Though it was developed and shot long beforehand, “Get Organized” has been pitched as perfect quarantine content. Like an A.S.M.R. video, it creates a fantasy that it’s your own home getting organized, that it might be possible to impose logic and structure on the unknowable confusion of life at the moment by starting with your possessions. When the hosts show up to organize Kardashian’s garage, which is crowded with her toddler daughter’s collection of ride-on cars, she exclaims that she feels “a sense of relief.” (Their solution is to create a mini parking lot with black cones and pink tape for striping.) Over the course of each fifteen- or twenty-minute segment, a system is imposed with its own governing logic and structure. Zones are created for specific types of accessories or supplies, which are diagrammed onscreen by text overlays, like an architect’s drawing. Every zone gets a label in a typeface made from Shearer’s own loopy cursive. The show should come with a trigger warning for librarians: books, like clothing, art supplies, and board games, get sorted by color. In one episode, a Los Angeles youth center is subsumed by such rainbows, down to a gradient of color coding on the cupboard doors.

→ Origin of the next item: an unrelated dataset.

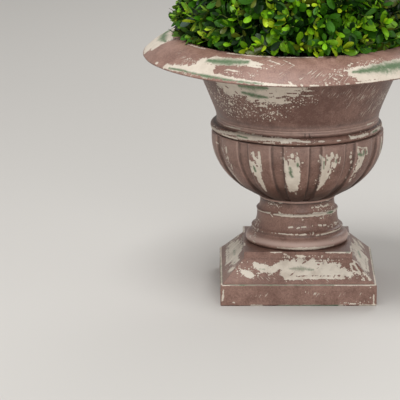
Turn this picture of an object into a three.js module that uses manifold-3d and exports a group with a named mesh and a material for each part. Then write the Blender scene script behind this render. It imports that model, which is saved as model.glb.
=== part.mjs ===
// A clipped box ball growing in a footed garden urn, with a square plinth, a lobed bowl and a wide brim.
// Millimetres, +Z up, the front faces -Y, and the origin lies under the middle of the plinth.
import * as THREE from "three";
import { mergeVertices } from "three/addons/utils/BufferGeometryUtils.js";
import Module from "manifold-3d";

const gap = 0.3; // left between pieces that touch
const wall = 3; // of the urn's sheet metal
const shortestEdge = 0.1; // shorter ones close up when pieces are joined

// Foot of the urn: a square block, and a slope that rises from it to a smaller square
const plinthHalf = 115;
const plinthTop = 32;
const plinthBevel = 1.5;
const slopeFootHalf = 112;
const slopeTopHalf = 80;
const slopeTop = 73;
const slopeBand = 9; // upright band under the slope's top
const slopeHollow = 5; // how far the slope's curve keeps off the band's foot

// Turned stem of the urn: a fat ring at its foot, two ridges and a waist under the bowl
const footRingRadius = 76.5;
const footRingTop = 89.5;
const footRingInset = 6; // of the ring's two edges from its widest
const lowRidgeRadius = 68;
const lowRidgeHeight = 95.8;
const highRidgeRadius = 60.7;
const highRidgeHeight = 122;
const ridgeStep = 1; // a ridge stands out this far over the curve below it
const ridgeSlant = 2.5; // height of a ridge's sloping top
const waistRadius = 55;
const stemTop = 144;

// Bowl: half an ellipse with upright lobes on its outside
const bowlRadius = 127.5;
const bowlDepth = 101.8;
const bowlMiddle = 236; // height of the ellipse's middle
const bowlTop = 242.5;
const bowlWall = 8;
const bowlFloor = 152;
const rimBevel = 1;
const lobes = 14;
const lobeTop = 237;
const lobeDepth = 4;
const firstLobe = -2; // degrees from the front, to the left

// Belt of two beads round the bowl's top
const beltTop = 264.6;
const beltInside = 112;
const beadRadius = 5.8;
const beadReach = 127.5;
const beadMargin = 0.8; // of plain metal under the fat bead
const thinBeadRadius = 3;
const thinBeadReach = 120.3;

// Flare above the belt, and the brim that turns over its top and droops to a thin lip
const flareFootRadius = 119.5;
const flareTopRadius = 173;
const flareTop = 381;
const flareSpread = 0.36; // outwards for each millimetre up, at the foot
const crestRadius = 177;
const crestHeight = 387;
const brimBendRadius = 205.5;
const brimBendHeight = 382;
const lipRadius = 229.5;
const lipHeight = 356;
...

“Get Organized,” if you haven’t noticed, is strikingly similar to another one of Netflix’s reality productions, “Tidying Up with Marie Kondo,” which débuted in January, 2019. Kondo’s famous rule was that everything that doesn’t spark joy has to be discarded. She dealt with hoarders, empty nesters, and a grieving widow, proceeding through an emotionally charged cleansing ritual that had glancing reference to Kondo’s Shinto spirituality. But there is no emotion in “Get Organized”; it’s weirdly bloodless, which is why it ends up being so unsatisfying. Shearer and Teplin’s strategy is enshrined in the dry steps “Edit, Categorize, Contain, and Maintain.” “Purge” things you don’t need, designate your zones, then put everything into transparent plastic boxes, ideally on modular faux-Vitsoe shelving. The final step is the most difficult and goes largely unaddressed: things have to stay in their boxes. In the “after” montages, each room ends up looking the same, a monotonous grid of plastic. Reality TV requires some kind of drama to succeed, however minor. With Kondo, it was the cathartic decision to sacrifice some previously beloved object, but the biggest upset here is when Shearer and Teplin miscalculate the size of the bins needed. It’s the rare production that may have been better off on the short-form mobile streaming service Quibi, because there’s only ten minutes of meaningful content per episode.

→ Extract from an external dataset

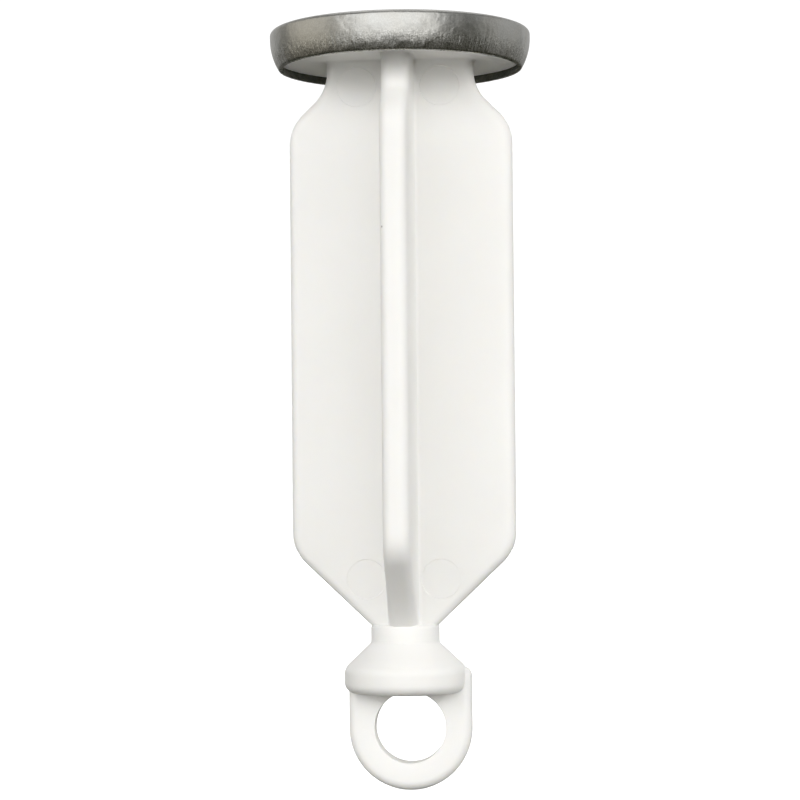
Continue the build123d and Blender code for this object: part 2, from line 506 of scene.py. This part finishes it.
# ---- materials ----
class Nodes:
    """Short calls for adding linked nodes to one material."""

    def __init__(self, name):
        self.material = bpy.data.materials.new(name)
        self.material.use_nodes = True
        self.tree = self.material.node_tree
        self.bsdf = self.tree.nodes["Principled BSDF"]
        self.place = self.tree.nodes.new("ShaderNodeTexCoord").outputs["Object"]

    def add(self, kind, **settings):
        node = self.tree.nodes.new(kind)
        for key, value in settings.items():
            setattr(node, key, value)
        return node

    def link(self, output, socket):
        self.tree.links.new(output, socket)

    def set(self, **values):
        """Sets the shader's own sockets, by name with underscores for spaces."""
        for name, value in values.items():
            self.bsdf.inputs[name.replace("_", " ")].default_value = value

    def noise(self, per_mm, detail=3.0, roughness=0.55, place=None):
        """Noise with about so many spots to the millimetre."""
        node = self.add("ShaderNodeTexNoise")
        node.inputs["Scale"].default_value = per_mm / MM
        node.inputs["Detail"].default_value = detail
        node.inputs["Roughness"].default_value = roughness
        self.link(place or self.place, node.inputs["Vector"])
        return node.outputs["Fac"]

    def spread(self, value, low, high, to_low=0.0, to_high=1.0):
        node = self.add("ShaderNodeMapRange", interpolation_type="SMOOTHSTEP")
        self.link(value, node.inputs["Value"])
        node.inputs["From Min"].default_value = low
        node.inputs["From Max"].default_value = high
        node.inputs["To Min"].default_value = to_low
        node.inputs["To Max"].default_value = to_high
        return node.outputs["Result"]

    def math(self, operation, first, second):
        node = self.add("ShaderNodeMath", operation=operation)
        for socket, value in zip(node.inputs, (first, second)):
            if isinstance(value, (int, float)):
                socket.default_value = value
            else:
                self.link(value, socket)
        return node.outputs["Value"]

    def blend(self, amount, first, second):
        """Mix of two colours, each a socket or a plain colour."""
        node = self.add("ShaderNodeMix", data_type="RGBA")
        self.link(amount, node.inputs[0])
        for socket, value in ((node.inputs[6], first), (node.inputs[7], second)):
            if isinstance(value, tuple):
                socket.default_value = (*value, 1)
            else:
                self.link(value, socket)
        return node.outputs[2]

    def bump(self, height, depth_mm, normal=None):
        node = self.add("ShaderNodeBump")
        node.inputs["Distance"].default_value = depth_mm * MM
        self.link(height, node.inputs["Height"])
        if normal:
            self.link(normal, node.inputs["Normal"])
        return node.outputs["Normal"]


def around_axis(nodes, along, up):
    """Place on the turned surface, with arc length and height stretched by a factor, and the height."""
    split = nodes.add("ShaderNodeSeparateXYZ")
    nodes.link(nodes.place, split.inputs["Vector"])
    angle = nodes.math("ARCTAN2", split.outputs["Y"], split.outputs["X"])
    arc = nodes.math("MULTIPLY", angle, CAP_RADIUS * MM * along)
    height = nodes.math("MULTIPLY", split.outputs["Z"], up)
    join = nodes.add("ShaderNodeCombineXYZ")
    nodes.link(arc, join.inputs["X"])
    nodes.link(height, join.inputs["Z"])
    return join.outputs["Vector"], split.outputs["Z"]


def steel_material():
    """Satin steel: fine grain, faint turning lines, crimp streaks low on the skirt, soft dents; pits and
    streaks also darken the base colour low on the skirt as painted shade.
    """
    nodes = Nodes("satin_steel")
    grain = nodes.noise(5.5, 2)
    blotches = nodes.noise(0.35, 4)
    dents = nodes.noise(0.3, 3)
    streak_place, height = around_axis(nodes, 1, 0.16)
    streaks = nodes.noise(2.2, 3, place=streak_place)
    line_place = around_axis(nodes, 0.05, 1)[0]
    lines = nodes.noise(4.5, 3, place=line_place)
    low = nodes.spread(height, 3.0 * MM, 0.6 * MM)
    streaks_low = nodes.math("MULTIPLY", streaks, low)

    tint = nodes.blend(nodes.spread(blotches, 0.35, 0.65), (0.62, 0.62, 0.60), (0.66, 0.65, 0.615))
    tint = nodes.blend(nodes.spread(grain, 0.66, 0.38, 0.0, 0.35), tint, (0.42, 0.42, 0.40))
    # Pits and crimp streaks darken the base colour only in the bottom 3 mm of the skirt: real crimp
    # marks, and also a painted dark reflection (painted shade) near the rim.
    pits_and_painted_shade = nodes.math("MULTIPLY", nodes.spread(grain, 0.52, 0.40), low)
    tint = nodes.blend(pits_and_painted_shade, tint, (0.30, 0.30, 0.28))
    glints = nodes.math("MULTIPLY", nodes.spread(grain, 0.58, 0.68), low)
    tint = nodes.blend(glints, tint, (1.0, 1.0, 0.97))
    # Darker base colour along the low crimp streaks: real streaks, and also painted shade near the rim.
    streaks_and_painted_shade = nodes.spread(streaks_low, 0.2, 0.62, 0.0, 0.55)
    tint = nodes.blend(streaks_and_painted_shade, tint, (0.30, 0.29, 0.27))
    nodes.link(tint, nodes.bsdf.inputs["Base Color"])

    smudges = nodes.spread(blotches, 0.3, 0.7, 0.24, 0.34)
    rough = nodes.math("ADD", smudges, nodes.math("MULTIPLY", grain, 0.1))
    nodes.link(rough, nodes.bsdf.inputs["Roughness"])
    normal = nodes.bump(dents, 0.22)
    normal = nodes.bump(streaks_low, 0.12, normal)
    normal = nodes.bump(lines, 0.010, normal)
    normal = nodes.bump(grain, 0.012, normal)
    nodes.link(normal, nodes.bsdf.inputs["Normal"])
    nodes.set(Metallic=1.0)
    return nodes.material


def inner_steel_material():
    """The unpolished inside of the cap, painted near-black: painted shade of the gap under the rim."""
    nodes = Nodes("dark_steel")
    inside_shade_mottle = nodes.noise(0.8, 4)
    grain = nodes.noise(4, 2)
    # Painted shade: the near-black base colour stands in for the shadowed inside of the rim, mottled at
    # random.
    tint = nodes.blend(nodes.spread(inside_shade_mottle, 0.35, 0.7), (0.075, 0.085, 0.065), (0.15, 0.15, 0.125))
    nodes.link(tint, nodes.bsdf.inputs["Base Color"])
    nodes.link(nodes.spread(grain, 0.3, 0.7, 0.4, 0.6), nodes.bsdf.inputs["Roughness"])
    nodes.link(nodes.bump(grain, 0.01), nodes.bsdf.inputs["Normal"])
    nodes.set(Metallic=0.7)
    return nodes.material


def plastic_material():
    """White moulded plastic: even skin with a fine texture, soft flow marks and a few dark specks."""
    nodes = Nodes("white_plastic")
    flow = nodes.noise(0.06, 3)
    peel = nodes.noise(0.9, 2)
    skin_texture = nodes.noise(4.5, 2)
    tint = nodes.blend(nodes.spread(flow, 0.35, 0.65), (0.866, 0.857, 0.834), (0.881, 0.873, 0.851))
    specks = nodes.add("ShaderNodeTexVoronoi")
    specks.inputs["Scale"].default_value = 0.05 / MM
    nodes.link(nodes.place, specks.inputs["Vector"])
    speck = nodes.spread(specks.outputs["Distance"], 0.011, 0.005)
    tint = nodes.blend(speck, tint, (0.33, 0.30, 0.27))
    nodes.link(tint, nodes.bsdf.inputs["Base Color"])
    nodes.link(nodes.spread(peel, 0.3, 0.7, 0.40, 0.48), nodes.bsdf.inputs["Roughness"])
    normal = nodes.bump(peel, 0.010)
    normal = nodes.bump(skin_texture, 0.002, normal)
    nodes.link(normal, nodes.bsdf.inputs["Normal"])
    nodes.set(Subsurface_Weight=0.15, Subsurface_Scale=1.2 * MM, IOR=1.49)
    nodes.bsdf.inputs["Subsurface Radius"].default_value = (1.0, 0.85, 0.6)
    return nodes.material


# ---- camera ----
CAMERA_DISTANCE = 343.7
CAMERA_AZIMUTH = 4.3
CAMERA_HEIGHT = -56
CAMERA_PITCH = 1.018
CAMERA_ROLL = -0.54
CAMERA_TURN = 0.081
CAMERA_SHIFT = 0.05
FOCAL_WIDTHS = 3.19625       # focal length in picture widths
SENSOR = 36


def make_camera():
    data = bpy.data.cameras.new("camera")
    data.sensor_width = SENSOR
    data.lens = SENSOR * FOCAL_WIDTHS
    data.clip_start = 0.01
    data.shift_y = CAMERA_SHIFT
    camera = bpy.data.objects.new("camera", data)
    bpy.context.scene.collection.objects.link(camera)
    azimuth = math.radians(CAMERA_AZIMUTH)
    way = Vector((math.sin(azimuth), -math.cos(azimuth), 0))
    place = way * CAMERA_DISTANCE * MM
    place.z = CAMERA_HEIGHT * MM
    turn = Matrix.Rotation(azimuth + math.radians(CAMERA_TURN), 4, "Z")
    pitch = Matrix.Rotation(math.pi / 2 + math.radians(CAMERA_PITCH), 4, "X")
    roll = Matrix.Rotation(math.radians(CAMERA_ROLL), 4, "Z")
    camera.matrix_world = Matrix.Translation(place) @ turn @ pitch @ roll
    bpy.context.scene.camera = camera


# ---- studio ----
LAMP_CENTRE = -45              # the height that every lamp faces
WHITE = (1.0, 1.0, 1.0)
BEIGE = (1.0, 0.94, 0.82)
SOFT_WHITE = (1.0, 1.0, 0.998)


def softbox(name, azimuth, elevation, distance, width, height, radiance, colour=WHITE, use="both"):
    """A rectangular lamp facing the object, used for lighting, for mirroring in the steel, or both."""
    data = bpy.data.lights.new(name, "AREA")
    data.shape = "RECTANGLE"
    data.size = width
    data.size_y = height
    data.energy = radiance * width * height * math.pi
    data.color = colour
    lamp = bpy.data.objects.new(name, data)
    bpy.context.scene.collection.objects.link(lamp)
    a, e = math.radians(azimuth), math.radians(elevation)
    way = Vector((math.sin(a) * math.cos(e), -math.cos(a) * math.cos(e), math.sin(e)))
    lamp.location = Vector((0, 0, LAMP_CENTRE * MM)) + way * distance
    lamp.rotation_mode = "QUATERNION"
    lamp.rotation_quaternion = way.to_track_quat("Z", "Y")
    lamp.visible_camera = False
    lamp.visible_glossy = use != "light"
    lamp.visible_diffuse = use != "mirror"


def make_world():
    world = bpy.data.worlds.new("studio")
    bpy.context.scene.world = world
    world.use_nodes = True
    nodes, links = world.node_tree.nodes, world.node_tree.links
    nodes.clear()
    coords = nodes.new("ShaderNodeTexCoord")
    split = nodes.new("ShaderNodeSeparateXYZ")
    links.new(coords.outputs["Generated"], split.inputs["Vector"])
    ramp = nodes.new("ShaderNodeValToRGB")
    ramp.color_ramp.elements[0].position = 0.36
    ramp.color_ramp.elements[0].color = (0.050, 0.049, 0.034, 1)
    ramp.color_ramp.elements[1].position = 0.62
    ramp.color_ramp.elements[1].color = (0.20, 0.20, 0.195, 1)
    place = nodes.new("ShaderNodeMapRange")
    place.inputs["From Min"].default_value = -1
    links.new(split.outputs["Z"], place.inputs["Value"])
    links.new(place.outputs["Result"], ramp.inputs["Fac"])
    studio = nodes.new("ShaderNodeBackground")
    links.new(ramp.outputs["Color"], studio.inputs["Color"])
    paper = nodes.new("ShaderNodeBackground")
    paper.inputs["Color"].default_value = (1, 1, 1, 1)
    paper.inputs["Strength"].default_value = 1.1
    rays = nodes.new("ShaderNodeLightPath")
    mix = nodes.new("ShaderNodeMixShader")
    links.new(rays.outputs["Is Camera Ray"], mix.inputs["Fac"])
    links.new(studio.outputs["Background"], mix.inputs[1])
    links.new(paper.outputs["Background"], mix.inputs[2])
    output = nodes.new("ShaderNodeOutputWorld")
    links.new(mix.outputs["Shader"], output.inputs["Surface"])


def make_floor():
    bpy.ops.mesh.primitive_plane_add(size=8, location=(0, 0, plunger_low.z * MM))
    floor = bpy.context.object
    floor.name = "floor"
    nodes = Nodes("pale_floor")
    paper = nodes.noise(0.01, 2)
    tint = nodes.blend(nodes.spread(paper, 0.4, 0.6), (0.9, 0.9, 0.9), (0.92, 0.92, 0.92))
    nodes.link(tint, nodes.bsdf.inputs["Base Color"])
    nodes.set(Roughness=0.9, Emission_Color=(1, 1, 1, 1), Emission_Strength=1.0)
    floor.data.materials.append(nodes.material)
    floor.visible_glossy = False
    floor.visible_diffuse = False
    floor.visible_shadow = False


def set_colours():
    scene = bpy.context.scene
    scene.view_settings.view_transform = "Standard"
    scene.view_settings.look = "None"
    scene.cycles.use_denoising = True


def finish_piece(piece, node, materials):
    for material in materials:
        piece.data.materials.append(material)
    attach(piece, "root")
    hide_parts(node)


make_camera()
make_world()
make_floor()
softbox("key", -3, 17, 1.2, 2.05, 0.80, 1.3)
softbox("low_card", -3, -15, 1.2, 2.05, 0.60, 1.1, use="mirror")
softbox("left_card", -82, 5, 1.2, 1.1, 1.4, 0.5, BEIGE, use="mirror")
softbox("right_card", 108, 5, 1.2, 1.1, 1.4, 0.31, use="mirror")
softbox("top", 180, 78, 1.2, 1.2, 1.2, 0.7)
softbox("back_left", -152, 18, 1.2, 0.9, 1.2, 0.36)
softbox("back_right", 158, 18, 1.2, 0.8, 1.2, 0.36)
softbox("front_fill", -3, 21, 1.1, 1.65, 0.46, 1.75, SOFT_WHITE, use="light")
softbox("right_fill", 68, 12, 1.1, 1.1, 0.5, 3.9, SOFT_WHITE, use="light")
softbox("left_fill", -62, 12, 1.1, 1.0, 0.5, 2.6, SOFT_WHITE, use="light")
softbox("low_fill", 0, -44, 1.2, 1.6, 0.5, 0.95, SOFT_WHITE, use="light")
softbox("back_fill", 180, 15, 1.2, 2.0, 0.8, 1.8, SOFT_WHITE, use="light")
finish_piece(make_plunger(), "plunger", [plastic_material()])
finish_piece(make_cap(), "cap", [steel_material(), inner_steel_material()])
set_colours()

“The Home Edit” is less a show than an elaborate infomercial, the kind where people struggle with some onerous household task in black-and-white and then relax into color when they obtain some new miracle product. Shearer and Teplin’s brand was already a commercial machine, with two hardcover instructional books (one released just after the show launched); branches in nine cities offering organizing for up to two hundred and fifty dollars per hour; a series of Home Edit bins and labels for sale online; and more than three million followers on Instagram, where they post shots of well-organized drawers, jokey video clips, and sponsored content for cleaning supplies. (The show’s subjects often proclaim fandoms predating their appearances; Ali, a New York City real-estate broker with a messy kitchen, says that she discovered them on the social-media platform.) Streaming television usually represents a jump up in terms of fame, a graduation from the tiny screen of social media to the more glamorous small screen, but in this case Netflix just seems like another marketing channel for these organizing influencers. Kondo at least waited until after her show to launch a Web store selling a signature collection of household accessories.

Kondo’s store and Shearer and Teplin’s brand ultimately operate on the same mixed message: dealing with your stuff is easier if you buy even more of it. “Get Organized” doesn’t engage with the problem of consumerism; there’s no acknowledgment of why clutter builds up or of the anxiety that causes people to obsess over “back stock,” the show’s term for extra bulk food and supplies that should be hidden away. Throughout the show, storage comes off less as a vessel for the “secret psychological life,” or for personal weirdness, than as a banal acceleration of capitalism in which every mass-produced object, from jewelry to breakfast cereal, is reified as precious, each encased in a transparent reliquary. In a way, though, the show has solved my shelving obsession. After watching the eight-episode season, I’m no longer so bothered by the unruly clutter in my apartment. Instead, I see it as a shred of personality and evidence that our domestic spaces don’t have to be completely perfect or packed up, especially when there are much bigger problems at hand than rainbow color coding.